Birinci bölümde, “Hükümdarın Hocası” Tanburi İsakve Müziğimizde Yahudi Bestekârlar konu başlığı altında, Haham Moşe Faro, Tanburi İsak, İsak Varon Efendi, Mısırlı Udi İbrahim, Hanende Avram Karakaş Efendi gibi adlarını bu toprakların müzik tarihine yazdıran, müziğin gelişmesine katkıda bulunan Yahudi bestecilerin eserlerini dinledik.

Konserin “Ada, Deniz ve Mehtap Şarkıları” başlıklı ikinci bölümü, gerçekten de zamana, mekâna, gökyüzünde ışıldayan dolunaya oldukça uyumluydu.

“Enginde yavaş yavaş günün minesi soldu”, “Adanın yeşil çamları aşkımıza yer olsun”, “Gel ey denizin nazlı kızı, nuş-ı şerab et”, “Biz Heybeli’de her gece mehtaba çıkardık” ve diğer şarkıları Ayangil Orkestra ve Korosu’ndan kimi zaman sözlere eşlik ederek dinledik.
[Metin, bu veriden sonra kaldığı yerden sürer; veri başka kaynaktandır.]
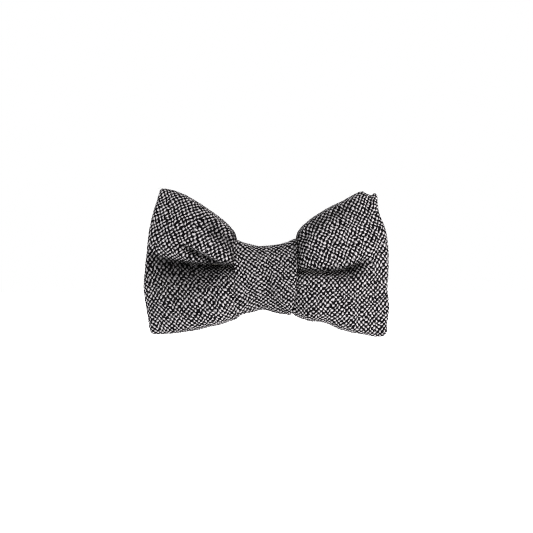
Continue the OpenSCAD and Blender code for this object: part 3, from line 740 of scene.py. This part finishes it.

Prof. Dr. Ruhi Ayangil’in, “Bu topraklarda Türk, Musevi, Rum, Ermeni ayrımı hiçbir zaman olmadı, olmayacak” ifadesinin tam anlamıyla mikro örneğinin süregeldiği Büyükada’da Yahudi bestekârların tarihi ezgilerini dinlemek bir başka anlamlıydı.